Originally, the organizers of the meeting had designated Rabbi Gilbert Klaperman, the president of the Synagogue Council of America (SCA), as the speaker for the Jewish delegation. But internal dissent within the SCA prompted Klaperman tostep aside. The six groups comprising the SCA, a rabbinical and lay organization from each of the three major streams of Judaism, each decided individually whether to participate in the Miami meeting. The two Orthodox organizations, the Rabbinical Council of America (RCA) and the Union of American Orthodox Synagogues, decided not to send representatives to Miami but decided against vetoing the other SCA member groups’ participation. Each organization has the power to veto the SCA’s participation.

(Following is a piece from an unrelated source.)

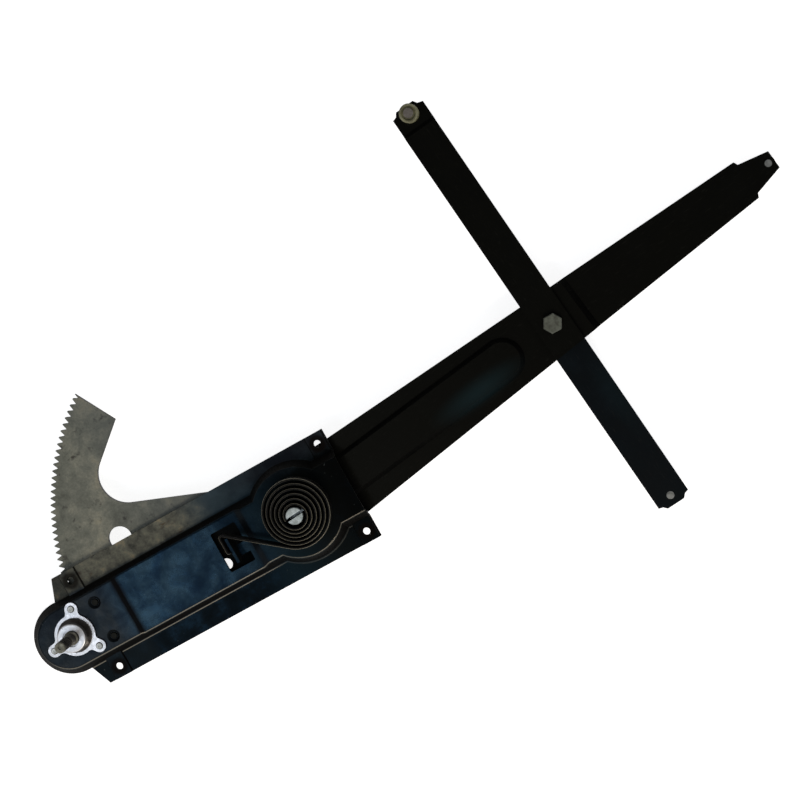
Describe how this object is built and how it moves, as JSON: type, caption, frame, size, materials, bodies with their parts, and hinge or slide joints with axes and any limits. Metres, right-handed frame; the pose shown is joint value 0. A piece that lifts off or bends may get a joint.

But one condition the Orthodox groups insisted on in a meeting last week was that Klaperman, an Orthodox rabbi, would not speak to the Pope.

Gunther Lawrence, SCA spokesman, said the Orthodox felt Klaperman was their representative in the SCA and they did not want him speaking to the Pope. Klaperman took the decision badly and felt hurt and disappointed, Lawrence said.

The Orthodox decided to boycott the Miami meeting because they said the meetings at the Vatican earlier this month were not substantive enough and made no significant progress. The groups did not think the Miami meeting would accomplish anything more substantive, said Schiff, who was present at the meetings when the Orthodox withdrew from the Miami meeting.

Waxman, who is a Conservative Jew, participated in the Rome meetings as did Klaperman.

Local Jewish officials have planned a dinner for their national counterparts who will be in town for the Pope’s visit on Thursday evening. About 500 people including some American Catholic representatives are expected at the dinner where the keynote speaker will be Johannes Cardinal Willebrands, President of the Holy See’s Commission for Religious Relations with the Jews.

Willebrands is expected to give an overview of Catholic-Jewish relations, and participants said they hope he, too, will respond to many of the concerns raised in Rome.

Several Jewish organizations plan to demonstrate in Miami in protest of Vatican attitudes toward Jews. The groups are opposed to Jews meeting with the Vatican in light of what they claim were unsatisfactory responses to Jewish concerns at the meetings in Rome.

Thursday night, Rabbi Avi Weiss of Riverdale, N.Y., willead a teach-in at the Young Israel synagogue in North Miami focussing on the historic role of Catholic Church anti-Semitism and the Pope’s record on Jewish issues. Weiss said he would demonstrate how the Church’s anti-Semitism played a decisive role in the Holocaust.

Thursday morning, Weiss lead a group of local rabbis in a “pray-in” at Miami International Airport Friday morning, Weiss and supporters will lead a sunrise protest at the Fine Arts Center.

Herut Zionists will also mount a demonstration with Weiss’ group at the Fine Arts Center Friday. The Union of Orthodox Rabbis has called on all Orthodox Jews to boycott the Miami meeting.